Chief Justice Stephen Markman dissented from the court’s decision, saying Wafer’s conviction “warrants reversal.”

“Defendant was deprived of the legal presumption to which he was entitled by statute, that he acted in self-defense out of an honest and reasonable belief of imminent death or great bodily harm when the deceased apparently tried to break down the doors of his home in the middle of the night. Had the jury presumed that he possessed such a belief, it would have been far more likely to find that the prosecutor did not disprove self defense beyond a reasonable doubt.”

The chief justice added, “It is altogether tragic that Renisha McBride lost her life. However, I do not believe that defendant is properly held responsible, or that he would have been held responsible, but for the trial court’s failure to properly instruct the jury concerning the full gravity of the situation faced by defendant.”

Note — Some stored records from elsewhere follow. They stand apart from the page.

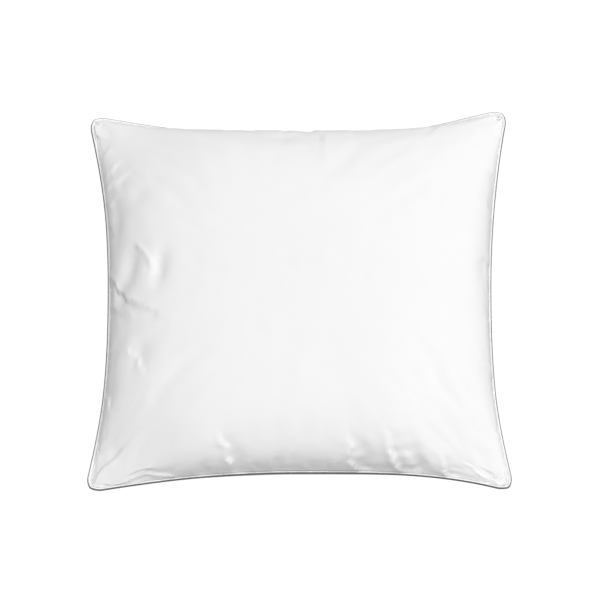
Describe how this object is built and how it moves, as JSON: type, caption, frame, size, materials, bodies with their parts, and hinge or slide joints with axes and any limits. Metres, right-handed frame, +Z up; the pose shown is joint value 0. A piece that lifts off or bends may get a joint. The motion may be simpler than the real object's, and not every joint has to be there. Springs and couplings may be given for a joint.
{
  "type": "bed pillow",
  "caption": "Square 26 in bed pillow in a white percale casing with thin piped side seams, polyester filling and a sewn-in blank label.",
  "frame": {"origin": "middle of the box's underside, on the surface the pillow rests on", "axes": "+Z up through the crown; X along the near and far seams; +Y towards the far seam that carries the label"},
  "size_m": [0.65, 0.65, 0.176],
  "materials": {
    "percale": "matte plain-weave cotton with a slight sheen",
    "piping_satin": "satin-weave bias strip",
    "cord_cotton": "twisted cotton filler cord",
    "polyester_fill": "matte fibre",
    "thread": "spun polyester thread",
    "label_tape": "woven satin tape"
  },
  "bodies": {
    "root": {"top_panel": "percale", "bottom_panel": "percale", "piping_cover": "piping_satin", "piping_cord": "cord_cotton", "fill": "polyester_fill", "seam_needle_thread": "thread", "seam_bobbin_thread": "thread", "overlock_thread": "thread", "closing_stitches": "thread"},
    "label": {"care_label": "label_tape"}
  },
  "joints": [
    {"name": "label_flip", "type": "hinge", "parent": "root", "child": "label", "pos_m": [-0.13, 0.30199, 0.084], "axis": [1, 0, 0], "range_deg": [-20, 110]}
  ]
}
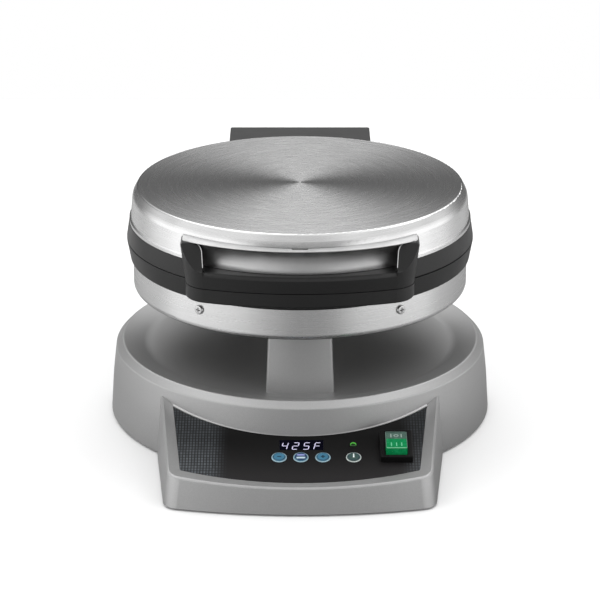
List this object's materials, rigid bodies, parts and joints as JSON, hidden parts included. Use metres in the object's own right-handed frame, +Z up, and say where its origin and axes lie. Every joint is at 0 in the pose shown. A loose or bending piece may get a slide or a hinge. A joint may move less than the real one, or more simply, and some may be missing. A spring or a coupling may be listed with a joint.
{
  "type": "countertop contact press",
  "caption": "Round countertop contact press: a hinged clamshell head with a front handle, on a pedestal above a dished base with a sloped control panel.",
  "frame": {"origin": "on the table, in the middle of the closed part's bounding box", "axes": "+Z up; -Y is the front, where the control panel and handle are; +X is to the right as seen from the front"},
  "size_m": [0.381, 0.4989, 0.234],
  "materials": {
    "silver_paint": "satin metallic silver paint",
    "lid_steel": "circular brushed stainless steel",
    "polished_steel": "polished stainless sheet",
    "screw_chrome": "bright plated",
    "black_plastic": "fine satin moulded black",
    "hinge_plastic": "matt moulded dark grey",
    "switch_black": "smooth moulded black",
    "plated_steel": "zinc plated",
    "nonstick": "cast aluminium with a dark non-stick coating",
    "heater_sheath": "dull heat-stained sheath",
    "rubber_black": "matt",
    "overlay_print": "printed film, satin gloss",
    "window_smoke": "smoked window, glossy",
    "display_face": "dark face with pale segments",
    "lamp_green": "translucent green lens",
    "key_blue": "glossy domed blue",
    "key_slate": "glossy domed grey-green",
    "ring_blue": "pale blue trim",
    "rocker_green": "glossy green",
    "cover_clear": "clear moulded cover",
    "board_green": "solder mask",
    "part_black": "moulded component bodies",
    "part_cream": "moulded terminal body",
    "core_steel": "laminated core with tape",
    "spring_steel": "oiled spring steel"
  },
  "bodies": {
    "base": {"base_shell": "silver_paint", "bottom_plate": "plated_steel", "feet": "rubber_black", "foot_screws": "plated_steel", "bottom_screws": "plated_steel", "cord_gland": "rubber_black", "board_standoffs": "part_cream", "power_board": "board_green", "transformer": "core_steel", "relays": "part_black", "terminal_block": "part_cream", "control_overlay": "overlay_print", "display_window": "window_smoke", "display_module": "display_face", "ready_lamp": "lamp_green", "key_rings": "ring_blue", "tact_switches": "part_black", "control_board": "board_green", "board_screws": "plated_steel", "buzzer": "part_black", "switch_housing": "switch_black", "column": "silver_paint", "column_bolts": "plated_steel", "head_mount_plate": "plated_steel", "head_bolts": "plated_steel", "lower_shell": "lid_steel", "shell_screws": "screw_chrome", "lower_ring": "black_plastic", "lower_plate": "nonstick", "lower_plate_screws": "plated_steel", "lower_heater": "heater_sheath", "lower_reflector": "plated_steel", "lower_reflector_screws": "plated_steel", "lower_thermostat": "plated_steel", "hinge_bracket_lower": "plated_steel", "lower_bracket_bolts": "plated_steel", "hinge_pin": "plated_steel", "hinge_springs": "spring_steel", "hinge_housing": "hinge_plastic", "hinge_housing_screws": "plated_steel"},
    "lid": {"lid_shell": "lid_steel", "upper_ring": "black_plastic", "upper_plate": "nonstick", "upper_plate_screws": "plated_steel", "upper_heater": "heater_sheath", "upper_reflector": "plated_steel", "upper_reflector_screws": "plated_steel", "upper_thermostat": "plated_steel", "handle_shield": "polished_steel", "hinge_bracket_upper": "plated_steel", "upper_bracket_bolts": "plated_steel", "hinge_cover": "hinge_plastic", "hinge_cover_screws": "plated_steel"},
    "rocker": {"power_rocker": "rocker_green", "rocker_cover": "cover_clear"},
    "minus_key": {"minus_key": "key_blue"},
    "select_key": {"select_key": "key_blue"},
    "plus_key": {"plus_key": "key_blue"},
    "timer_key": {"timer_key": "key_slate"}
  },
  "joints": [
    {"name": "lid_hinge", "type": "hinge", "parent": "base", "child": "lid", "pos_m": [0, 0.2405, 0.18155], "axis": [-1, 0, 0], "range_deg": [0, 100]},
    {"name": "power_rocker_tilt", "type": "hinge", "parent": "base", "child": "rocker", "pos_m": [0.0898, -0.18244, 0.03753], "axis": [1, 0, 0], "range_deg": [0, 18]},
    {"name": "minus_key_press", "type": "slide", "parent": "base", "child": "minus_key", "axis": [0, 0.2504, -0.9681], "range_m": [0, 0.0008], "stiffness_N_per_m": 1500, "springref_m": -0.0004},
    {"name": "select_key_press", "type": "slide", "parent": "base", "child": "select_key", "axis": [0, 0.2504, -0.9681], "range_m": [0, 0.0008], "stiffness_N_per_m": 1500, "springref_m": -0.0004},
    {"name": "plus_key_press", "type": "slide", "parent": "base", "child": "plus_key", "axis": [0, 0.2504, -0.9681], "range_m": [0, 0.0008], "stiffness_N_per_m": 1500, "springref_m": -0.0004},
    {"name": "timer_key_press", "type": "slide", "parent": "base", "child": "timer_key", "axis": [0, 0.2504, -0.9681], "range_m": [0, 0.0008], "stiffness_N_per_m": 1500, "springref_m": -0.0004}
  ]
}
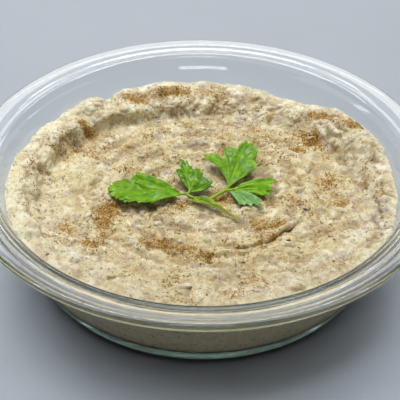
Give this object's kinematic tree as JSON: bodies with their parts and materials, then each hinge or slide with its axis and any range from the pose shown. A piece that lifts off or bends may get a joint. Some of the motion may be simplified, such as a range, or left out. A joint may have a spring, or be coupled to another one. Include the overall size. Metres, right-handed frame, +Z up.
{
  "type": "baba ganoush in a glass dish",
  "caption": "Smoky aubergine dip with a spooned swirl, dusted with spice and topped with parsley sprigs, in a clear round glass dish with a broad rolled rim",
  "frame": {"origin": "middle of the underside of the dish, on the table", "axes": "+Z up; -Y is the side the parsley's stalk points to; the dip's sheer ledge is on the +Y side"},
  "size_m": [0.24, 0.24, 0.058],
  "materials": {
    "glass": "polished",
    "mash": "satin",
    "parsley": "satin"
  },
  "bodies": {
    "root": {"glass_dish": "glass", "baba_ganoush": "mash", "parsley_sprig_left": "parsley", "parsley_sprig_right": "parsley"}
  },
  "joints": []
}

Michigan Supreme Court Justice Elizabeth Clement diod not participate in the ruling because the case was before the state’s high court before she joined the bench.

Wafer’s attorney wanted the jury to be given instructions that Wafer feared that McBride was breaking into his home and that he believed that he faced great bodily harm or death. Jury instructions were given only on self-defense, not on breaking and entering.

The prosecutor’s office in its briefs argued “there was no evidence that the victim — who, at most, was banging on defendant’s side and front doors was actually ... in the process of breaking into defendant’s home.”

In her briefs to the Michigan Supreme Court, Wafer’s appellate attorney, Jacqueline McCann, argued that “Mr. Wafer is entitled to a new trial as the general self-defense instruction did not adequately present his theory of defense, and it did not give him the full protection that the Legislature intended for a homeowner.”

Wafer testified during his trial, saying he thinks about the shooting of McBride often.

“This poor girl. She had her whole life in front of her. I took that from her,” Wafer said. “I only wish that I could take this horrible tragedy back.”

The Michigan Court of Appeals ruled that Wafer should get new proceedings on his sentence. But the court also ruled that the trial court “did not abuse its discretion when it determined that the evidence did not support the assertion that McBride was actually in the process of breaking and entering when the shooting occurred.”

A three-judge panel ruled Wayne Circuit Judge Dana Hathaway erred during her sentencing of Wafer in August 2014. But Wafer’s conviction on second-degree murder, manslaughter and the use of a firearm in the commission of a felony was upheld.